Abstract

Background: Power system anomaly detection is of great significance for realizing system situation awareness and early detection of system operating risks. In view of the complex operating conditions of the system, there are a large number of opaque links in the mechanism, and the anomaly detection approach based on physical mechanism modeling is prone to system errors due to assumptions, simplification, and transfer in the modeling process. This paper focuses on digital twin based data-driven approaches for power system anomaly detection to compensate for the limitation of physical methods in dynamical modeling. Methods: First of all, a digital twin framework for power system real-time analysis is constructed based on the concept of digital twin. Then, this paper conducts researches on the core of the designed framework, i.e., digital twin modeling. Considering the complexity of power system operating conditions, data-driven modeling is preferred and a random matrix and free probability theory based model for anomaly detection of system operating situation is constructed.
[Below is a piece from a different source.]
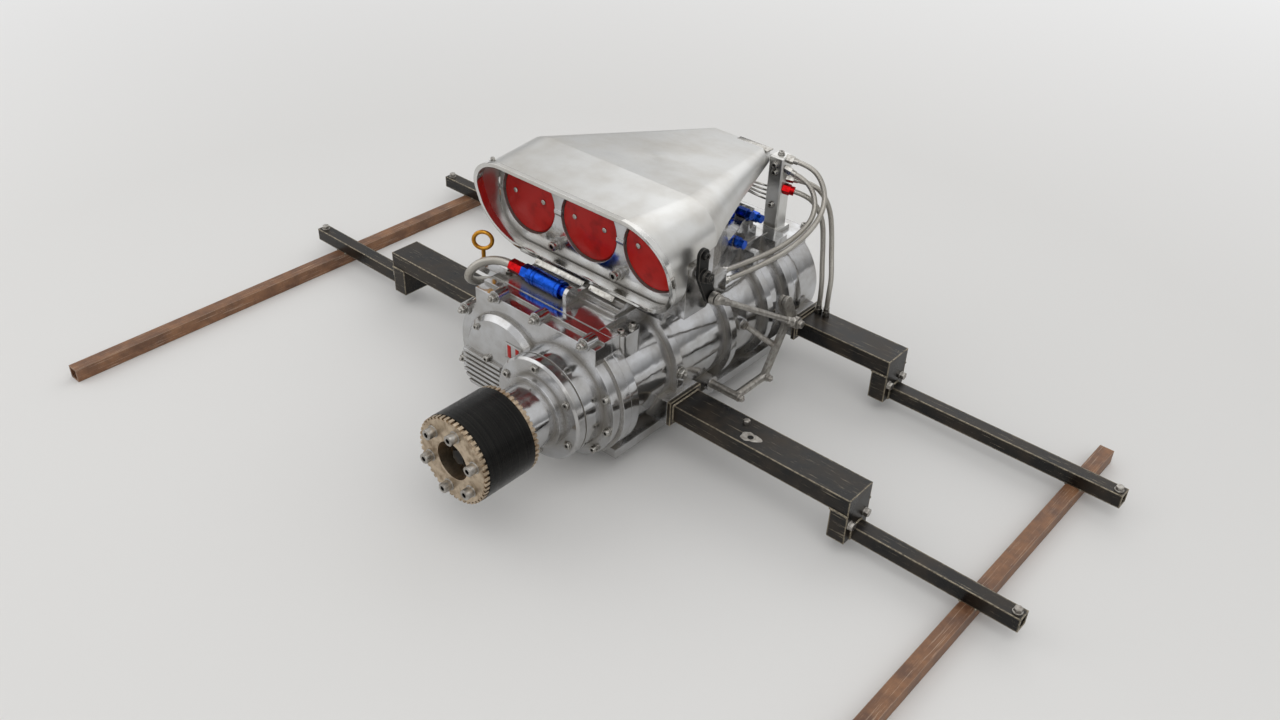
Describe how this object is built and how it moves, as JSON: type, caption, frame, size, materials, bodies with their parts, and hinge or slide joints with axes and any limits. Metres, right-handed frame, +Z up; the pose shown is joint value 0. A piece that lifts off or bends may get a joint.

Results: Simulation data with different spatiotemporal structure generated through a Monte Carlo experiment verified the sensitivity of the constructed model for data correlations. Meanwhile, the case on the system operating data generated through the IEEE 118-bus system validate the effectiveness of the proposed model for the system anomaly detection. Conclusions: The constructed data-driven model can accurately characterize the correlations among data elements, has good sensitivity to the variation of data spatial and temporal correlations, and can depict the data residuals better than the M-P law curve, which indicates the practicability and necessity of the constructed data-driven model for the digital twin modeling of power system anomaly detection.